What voters need to consider as they make their voting booth decisions in November is that the candidates of both major parties are essentially irrelevant because, for the first time in U.S. history, the presidential candidates of both major parties are the opposition’s greatest assets. Since neither Donald Trump or Hillary Clinton have demonstrated that they are of presidential caliber, the 2016 presidential election will be the first in which the voters’ primary consideration will be, not the candidates themselves, but the kind of people… senior advisors, cabinet secretaries, judicial appointees, and agency heads… that the respective candidates will bring into government with them.
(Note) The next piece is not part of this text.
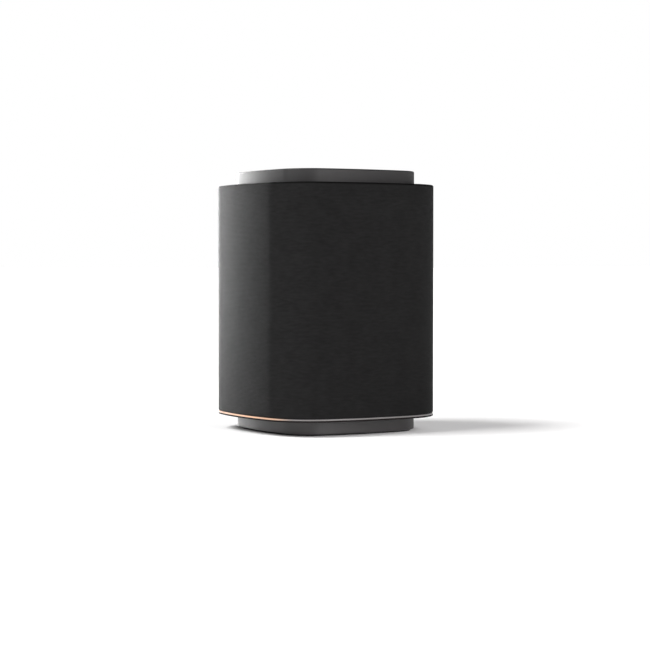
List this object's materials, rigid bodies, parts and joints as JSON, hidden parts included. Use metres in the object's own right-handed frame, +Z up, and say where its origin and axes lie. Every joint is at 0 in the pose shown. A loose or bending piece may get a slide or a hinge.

What is at stake in this election is nothing less than the future of our country as a constitutional republic, and it is a dead certainty that, if Hillary Clinton is elected president of the United States, the decline of this great 229 year experiment in self-government will have passed the point of no return. And since we cannot allow that to happen we have only one choice in November.  Although we may not know what Donald Trump stands for or what he may attempt to do as president, our only hope is the expectation that he will bring the right kind of people into government with him.  That being the case, it appears he will be the only candidate we can possibly support.  And while we may never want a man such as him as a personal friend, we absolutely must elect him.  GO TRUMP!!

Paul R. Hollrah is a retired government relations executive and a two-time member of the U.S. Electoral College. He currently lives and writes among the hills and lakes of northeast Oklahoma’s Green Country.